We used simulations to examine the generality of this lack of equivalence across a range of possible empirical results. The probabilities of positive responses for read test words in the include and exclude conditions were fixed at the values obtained in Jacoby's experiment. The probabilities of positive responses for anagram test words in the include and exclude conditions were systematically varied (from their real values of P(I)=0.80 and P(E)=0.29) to simulate different levels of recall. From these probabilities, we used process dissociation to calculate the difference in recollection for read versus anagram test words, and for SAM, we calculated the contribution from recall (i.e., what is not accounted for by familiarity) for anagram test words. For process dissociation, the difference is simply the estimate of recollection for anagrams minus the estimate of recollection for read words (P(Ranagram)-P(Rread)). For SAM, the probability of recollection is defined by Equation 8: the probability of recollection depends on familiarity in the exclude condition, and familiarity in the exclude condition must be in a fixed ratio with familiarity in the include condition, a ratio determined by the probabilities of positive responses in the include and exclude conditions (see Equation 9). For the simulations, we used three different values of that ratio, which spanned a range around the real data value from Jacoby's experiment, 1.45, a range that might be obtained from experiments. Figure 2 shows the results of the simulations, with the difference in recollection for the read versus anagram conditions calculated from process dissociation plotted against recall calculated from SAM, for the three different ratios. The large X shows the point for the SAM fit to the data described above, with recall from SAM calculated at 0.37 and the difference in recollection from two factor theory calculated at 0.40. The results in the figure show that the estimates of the two theories often match, but also that there are significant mismatches. For example, for the ratio 0.72 (line 1) the miss is 8% at the upper right point and for the ratio 2.0 (line 3) the miss is 9% in the bottom left corner. The difference in recollection for read versus anagram test words given by two factor theory need not match the amount of recall that must be added to SAM's single familiarity process to account for the anagram data.

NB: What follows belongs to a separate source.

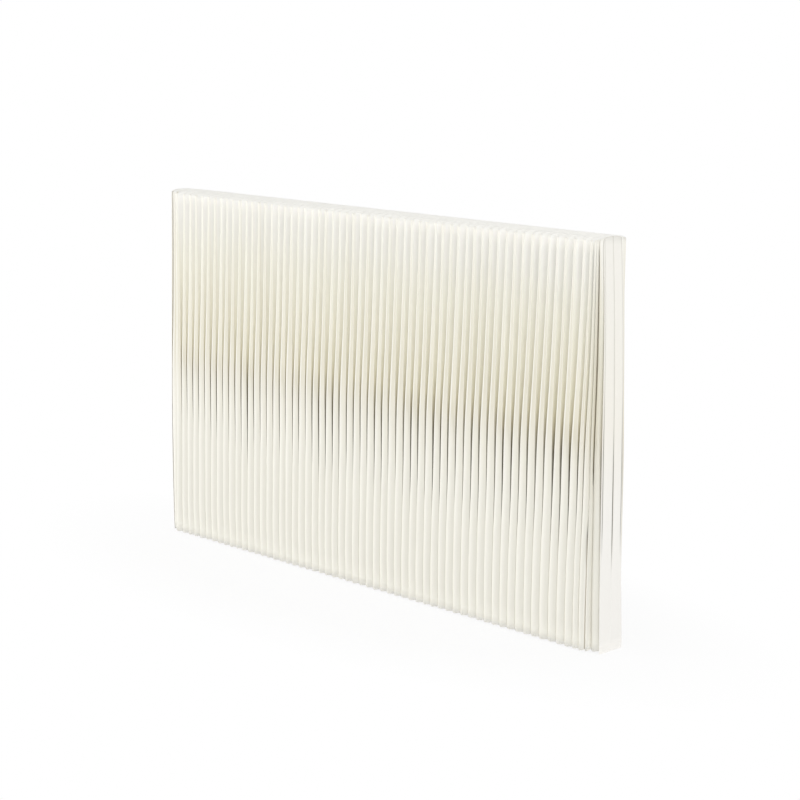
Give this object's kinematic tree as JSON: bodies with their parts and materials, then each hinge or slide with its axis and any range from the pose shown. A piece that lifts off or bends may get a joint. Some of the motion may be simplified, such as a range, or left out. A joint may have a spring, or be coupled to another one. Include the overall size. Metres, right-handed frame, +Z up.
{
  "type": "pleated paper screen",
  "caption": "Free-standing room screen of tall glued paper pleats that draws out and pushes together like an accordion, with a creased stiff leaf at each end.",
  "frame": {"origin": "middle of the base, at floor level, with the screen drawn right out", "axes": "+X along the length towards the end where the pleats crowd together, -Y out of the front face, +Z up"},
  "size_m": [2, 0.15, 1.23],
  "materials": {
    "pleated_paper": "matte ivory paper",
    "end_leaf": "matte white stiff paper"
  },
  "bodies": {
    "left_end": {"left_end_leaf": "end_leaf", "pleats_01": "pleated_paper"},
    "pleats_02": {"pleats_02": "pleated_paper"},
    "pleats_03": {"pleats_03": "pleated_paper"},
    "pleats_04": {"pleats_04": "pleated_paper"},
    "pleats_05": {"pleats_05": "pleated_paper"},
    "pleats_06": {"pleats_06": "pleated_paper"},
    "pleats_07": {"pleats_07": "pleated_paper"},
    "pleats_08": {"pleats_08": "pleated_paper"},
    "pleats_09": {"pleats_09": "pleated_paper"},
    "pleats_10": {"pleats_10": "pleated_paper"},
    "pleats_11": {"pleats_11": "pleated_paper"},
    "pleats_12": {"pleats_12": "pleated_paper"},
    "pleats_13": {"pleats_13": "pleated_paper"},
    "pleats_14": {"pleats_14": "pleated_paper"},
    "pleats_15": {"pleats_15": "pleated_paper"},
    "pleats_16": {"pleats_16": "pleated_paper"},
    "pleats_17": {"pleats_17": "pleated_paper"},
    "pleats_18": {"pleats_18": "pleated_paper"},
    "pleats_19": {"pleats_19": "pleated_paper"},
    "pleats_20": {"pleats_20": "pleated_paper"},
    "pleats_21": {"pleats_21": "pleated_paper"},
    "pleats_22": {"pleats_22": "pleated_paper"},
    "pleats_23": {"pleats_23": "pleated_paper"},
    "pleats_24": {"pleats_24": "pleated_paper"},
    "pleats_25": {"pleats_25": "pleated_paper"},
    "pleats_26": {"pleats_26": "pleated_paper"},
    "pleats_27": {"pleats_27": "pleated_paper"},
    "pleats_28": {"pleats_28": "pleated_paper"},
    "pleats_29": {"pleats_29": "pleated_paper"},
    "pleats_30": {"pleats_30": "pleated_paper"},
    "pleats_31": {"pleats_31": "pleated_paper"},
    "right_end": {"right_end_leaf": "end_leaf"}
  },
  "joints": [
    {"name": "draw", "type": "slide", "parent": "left_end", "child": "right_end", "axis": [1, 0, 0], "range_m": [-1, 0], "deforming": ["pleats_01"]},
    {"name": "pleats_02_draw", "type": "slide", "parent": "left_end", "child": "pleats_02", "axis": [1, 0, 0], "range_m": [-0.0394, 0], "deforming": ["pleats_02"]},
    {"name": "pleats_03_draw", "type": "slide", "parent": "left_end", "child": "pleats_03", "axis": [1, 0, 0], "range_m": [-0.0722, 0], "deforming": ["pleats_03"]},
    {"name": "pleats_04_draw", "type": "slide", "parent": "left_end", "child": "pleats_04", "axis": [1, 0, 0], "range_m": [-0.105, 0], "deforming": ["pleats_04"]},
    {"name": "pleats_05_draw", "type": "slide", "parent": "left_end", "child": "pleats_05", "axis": [1, 0, 0], "range_m": [-0.1378, 0], "deforming": ["pleats_05"]},
    {"name": "pleats_06_draw", "type": "slide", "parent": "left_end", "child": "pleats_06", "axis": [1, 0, 0], "range_m": [-0.1706, 0], "deforming": ["pleats_06"]},
    {"name": "pleats_07_draw", "type": "slide", "parent": "left_end", "child": "pleats_07", "axis": [1, 0, 0], "range_m": [-0.2035, 0], "deforming": ["pleats_07"]},
    {"name": "pleats_08_draw", "type": "slide", "parent": "left_end", "child": "pleats_08", "axis": [1, 0, 0], "range_m": [-0.2363, 0], "deforming": ["pleats_08"]},
    {"name": "pleats_09_draw", "type": "slide", "parent": "left_end", "child": "pleats_09", "axis": [1, 0, 0], "range_m": [-0.2691, 0], "deforming": ["pleats_09"]},
    {"name": "pleats_10_draw", "type": "slide", "parent": "left_end", "child": "pleats_10", "axis": [1, 0, 0], "range_m": [-0.3019, 0], "deforming": ["pleats_10"]},
    {"name": "pleats_11_draw", "type": "slide", "parent": "left_end", "child": "pleats_11", "axis": [1, 0, 0], "range_m": [-0.3347, 0], "deforming": ["pleats_11"]},
    {"name": "pleats_12_draw", "type": "slide", "parent": "left_end", "child": "pleats_12", "axis": [1, 0, 0], "range_m": [-0.3675, 0], "deforming": ["pleats_12"]},
    {"name": "pleats_13_draw", "type": "slide", "parent": "left_end", "child": "pleats_13", "axis": [1, 0, 0], "range_m": [-0.4003, 0], "deforming": ["pleats_13"]},
    {"name": "pleats_14_draw", "type": "slide", "parent": "left_end", "child": "pleats_14", "axis": [1, 0, 0], "range_m": [-0.4331, 0], "deforming": ["pleats_14"]},
    {"name": "pleats_15_draw", "type": "slide", "parent": "left_end", "child": "pleats_15", "axis": [1, 0, 0], "range_m": [-0.466, 0], "deforming": ["pleats_15"]},
    {"name": "pleats_16_draw", "type": "slide", "parent": "left_end", "child": "pleats_16", "axis": [1, 0, 0], "range_m": [-0.4988, 0], "deforming": ["pleats_16"]},
    {"name": "pleats_17_draw", "type": "slide", "parent": "left_end", "child": "pleats_17", "axis": [1, 0, 0], "range_m": [-0.5316, 0], "deforming": ["pleats_17"]},
    {"name": "pleats_18_draw", "type": "slide", "parent": "left_end", "child": "pleats_18", "axis": [1, 0, 0], "range_m": [-0.5644, 0], "deforming": ["pleats_18"]},
    {"name": "pleats_19_draw", "type": "slide", "parent": "left_end", "child": "pleats_19", "axis": [1, 0, 0], "range_m": [-0.5972, 0], "deforming": ["pleats_19"]},
    {"name": "pleats_20_draw", "type": "slide", "parent": "left_end", "child": "pleats_20", "axis": [1, 0, 0], "range_m": [-0.63, 0], "deforming": ["pleats_20"]},
    {"name": "pleats_21_draw", "type": "slide", "parent": "left_end", "child": "pleats_21", "axis": [1, 0, 0], "range_m": [-0.6628, 0], "deforming": ["pleats_21"]},
    {"name": "pleats_22_draw", "type": "slide", "parent": "left_end", "child": "pleats_22", "axis": [1, 0, 0], "range_m": [-0.6957, 0], "deforming": ["pleats_22"]},
    {"name": "pleats_23_draw", "type": "slide", "parent": "left_end", "child": "pleats_23", "axis": [1, 0, 0], "range_m": [-0.7285, 0], "deforming": ["pleats_23"]},
    {"name": "pleats_24_draw", "type": "slide", "parent": "left_end", "child": "pleats_24", "axis": [1, 0, 0], "range_m": [-0.7613, 0], "deforming": ["pleats_24"]},
    {"name": "pleats_25_draw", "type": "slide", "parent": "left_end", "child": "pleats_25", "axis": [1, 0, 0], "range_m": [-0.7941, 0], "deforming": ["pleats_25"]},
    {"name": "pleats_26_draw", "type": "slide", "parent": "left_end", "child": "pleats_26", "axis": [1, 0, 0], "range_m": [-0.8269, 0], "deforming": ["pleats_26"]},
    {"name": "pleats_27_draw", "type": "slide", "parent": "left_end", "child": "pleats_27", "axis": [1, 0, 0], "range_m": [-0.8597, 0], "deforming": ["pleats_27"]},
    {"name": "pleats_28_draw", "type": "slide", "parent": "left_end", "child": "pleats_28", "axis": [1, 0, 0], "range_m": [-0.8925, 0], "deforming": ["pleats_28"]},
    {"name": "pleats_29_draw", "type": "slide", "parent": "left_end", "child": "pleats_29", "axis": [1, 0, 0], "range_m": [-0.9254, 0], "deforming": ["pleats_29"]},
    {"name": "pleats_30_draw", "type": "slide", "parent": "left_end", "child": "pleats_30", "axis": [1, 0, 0], "range_m": [-0.9582, 0], "deforming": ["pleats_30"]},
    {"name": "pleats_31_draw", "type": "slide", "parent": "left_end", "child": "pleats_31", "axis": [1, 0, 0], "range_m": [-0.9795, 0], "deforming": ["pleats_31"]}
  ],
  "couplings": [
    {"joint": "pleats_02_draw", "follows": "draw", "ratio": 0.038884},
    {"joint": "pleats_03_draw", "follows": "draw", "ratio": 0.071698},
    {"joint": "pleats_04_draw", "follows": "draw", "ratio": 0.10451},
    {"joint": "pleats_05_draw", "follows": "draw", "ratio": 0.13733},
    {"joint": "pleats_06_draw", "follows": "draw", "ratio": 0.17014},
    {"joint": "pleats_07_draw", "follows": "draw", "ratio": 0.20295},
    {"joint": "pleats_08_draw", "follows": "draw", "ratio": 0.23577},
    {"joint": "pleats_09_draw", "follows": "draw", "ratio": 0.26858},
    {"joint": "pleats_10_draw", "follows": "draw", "ratio": 0.3014},
    {"joint": "pleats_11_draw", "follows": "draw", "ratio": 0.33421},
    {"joint": "pleats_12_draw", "follows": "draw", "ratio": 0.36702},
    {"joint": "pleats_13_draw", "follows": "draw", "ratio": 0.39984},
    {"joint": "pleats_14_draw", "follows": "draw", "ratio": 0.43265},
    {"joint": "pleats_15_draw", "follows": "draw", "ratio": 0.46546},
    {"joint": "pleats_16_draw", "follows": "draw", "ratio": 0.49828},
    {"joint": "pleats_17_draw", "follows": "draw", "ratio": 0.53109},
    {"joint": "pleats_18_draw", "follows": "draw", "ratio": 0.5639},
    {"joint": "pleats_19_draw", "follows": "draw", "ratio": 0.59672},
    {"joint": "pleats_20_draw", "follows": "draw", "ratio": 0.62953},
    {"joint": "pleats_21_draw", "follows": "draw", "ratio": 0.66235},
    {"joint": "pleats_22_draw", "follows": "draw", "ratio": 0.69516},
    {"joint": "pleats_23_draw", "follows": "draw", "ratio": 0.72797},
    {"joint": "pleats_24_draw", "follows": "draw", "ratio": 0.76079},
    {"joint": "pleats_25_draw", "follows": "draw", "ratio": 0.7936},
    {"joint": "pleats_26_draw", "follows": "draw", "ratio": 0.82642},
    {"joint": "pleats_27_draw", "follows": "draw", "ratio": 0.85923},
    {"joint": "pleats_28_draw", "follows": "draw", "ratio": 0.89204},
    {"joint": "pleats_29_draw", "follows": "draw", "ratio": 0.92486},
    {"joint": "pleats_30_draw", "follows": "draw", "ratio": 0.95767},
    {"joint": "pleats_31_draw", "follows": "draw", "ratio": 0.979}
  ]
}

Estimating Recall from SAM:
Recall of anagram test words in only the exclude condition

Because all highly familiar test words should be given a positive response in the include condition, it might be reasonable for subjects to adopt a strategy of attempting recall only for the exclude condition. In the exclude condition, the instruction is to respond positively only for words that were heard. Jacoby (1991) assumed that subjects do not rely entirely on recollection to do this, that they still respond positively to highly familiar words when recollection fails (see Equation 1; see also discussion by Curran & Hintzman, in press). We followed that assumption for the exclude condition here.

The probability of a positive response for an anagram test word in the inclusion condition is simply

P(I)=P(F).
The probability of a positive response for an anagram in the exclude condition is the same as Equation 7,

P(E) = P(F)-P(R)P(F), The probability of recollection can be estimated from Equation 8 where the value of P(F) is obtained from Figure 1. In Figure 1, the function for inclusion familiarity P(F) reaches the value 0.8 (i.e., P(F)=P(I)=0.8 from the data) at the point where P(F) = .533. With P(E) = .29 (from the data), P(R) is estimated to be .456, using Equation 8. This is about 15% higher than the value of P(R) estimated from the process dissociation equations.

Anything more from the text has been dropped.